In altri termini, lo stabilire se la domanda attorea debba essere decisa applicando l’art. 2043 o l’art. 2052 c.c. non costituisce una questione di qualificazione giuridica della domanda, ma una questione di individuazione della norma applicabile: detta questione non può che essere risolta in base al principio iura novit curia . D’altronde, le Sezioni Unite di questa Corte, con sentenza n. 12310/2015 prendendo posizione sui concetti di ‘domanda nuova’, ‘domanda precisata’ e ‘domanda modificata’ – hanno statuito che la modifica della domanda è sempre ammissibile quando riguardi la medesima vicenda sostanziale dedotta in giudizio con l’atto introduttivo o comunque sia con questa collegata o connessa, quanto meno per alternatività. Ne consegue che non è precluso alla parte di invocare (e non è inibito al giudice di merito di applicare) il criterio speciale di imputazione di responsabilità in luogo di quello generale, originariamente invocato ed applicato.

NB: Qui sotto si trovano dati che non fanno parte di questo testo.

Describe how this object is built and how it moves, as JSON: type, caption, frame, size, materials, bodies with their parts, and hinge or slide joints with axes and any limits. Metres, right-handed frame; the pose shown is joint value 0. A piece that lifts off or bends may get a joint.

Né può dirsi, in relazione all’ambito delle contestazioni sviluppate dalle parti nella presente controversia e come da queste somministrate a questa Corte nei soli atti ad essa accessibili, che l’impostazione dell’originaria convenuta sia rimasta condizionata in concreto dalla specifica qualificazione, tenuto conto delle rationes decidendi della gravata sentenza, incentrata sulla valutazione della carenza di prova di diligenza da parte del soggetto danneggiato,
ma pure dell’assenza di specifiche e circostanziate allegazioni sul punto ad opera dell’odierna controricorrente.
Considerazione dirimente può dirsi, peraltro, nella specie, l’improprio e scorretto accollo, da parte della sentenza gravata, al soggetto danneggiato della prova della propria diligenza per conseguire il risarcimento, per di più sia nel caso in cui la fattispecie si sussuma entro l’art. 2043 c.c. (non più sostenibile, attesa la giurisprudenza di legittimità), sia in quello della sussunzione entro l’art. 2052 c.c.
Infatti, occorre rilevare che, contrariamente a quanto affermato nella sentenza impugnata, la giurisprudenza di questa Corte è consolidata nel senso che, nel caso di sinistri causati da fauna selvatica, il giudice non deve prima accertare se il danneggiato abbia fatto tutto il possibile per evitare il sinistro, e, quindi, solo in presenza di tale prova, applicare la presunzione di cui all’art. 2052 c.c. a carico del proprietario dell’animale. È stato precisato, infatti (Cass. n. 16550/2022, n. 4373/2016, n. 200/2002, n. 5783/1997, n. 2717/1983, n. 778/1979, n. 2615 e 1356/1970, n. 1860/1962), che la presunzione di responsabilità a carico del conducente del veicolo concorre, senza prevalere, sulla presunzione di responsabilità a carico del proprietario dell’animale, stabilita dall’art. 2052 c.c. Con la conseguenza che: a) se uno solo dei soggetti interessati superi la presunzione posta a suo carico, la responsabilità graverà sull’altro soggetto; b) se tutti e due vincono la presunzione di colpa, ciascuno andrà esente da responsabilità; c) se nessuno dei due raggiungere la prova liberatoria, la responsabilità graverà su entrambi in pari misura.
Gli altri motivi restano assorbiti dall’accoglimento dei primi due.
Per le ragioni che precedono, accolti i primi due motivi e ritenuti assorbiti gli altri, la sentenza impugnata va cassata e la causa va rinviata al Tribunale di Macerata, in persona di diverso
magistrato, perché proceda a nuovo esame dell’appello alla stregua dei principi di diritto illustrati nella motivazione che precede.
Al giudice di rinvio è demandato anche il compito di liquidare le spese del presente giudizio di cassazione.
Atteso l’accoglimento del ricorso, non sussistono i presupposti processuali per il versamento, da parte della ricorrente, ai sensi dell’art. 13, comma 1-quater, d.P.R. 30 maggio 2002 n. 115, nel testo introdotto dall’art. 1, comma 17, della legge 24 dicembre 2012, n. 228, di un ulteriore importo a titolo di contributo unificato, in misura pari a quello eventualmente dovuto per il ricorso, a norma del comma 1-bis dello stesso art. 13.
P. Q. M.
La Corte accoglie il primo ed il secondo motivo di ricorso, assorbiti gli altri motivi; per l’effetto, cassa la sentenza impugnata in relazione ai motivi accolti e rinvia la causa, anche per le spese del presente giudizio di legittimità, al Tribunale di Macerata, in persona di diverso magistrato.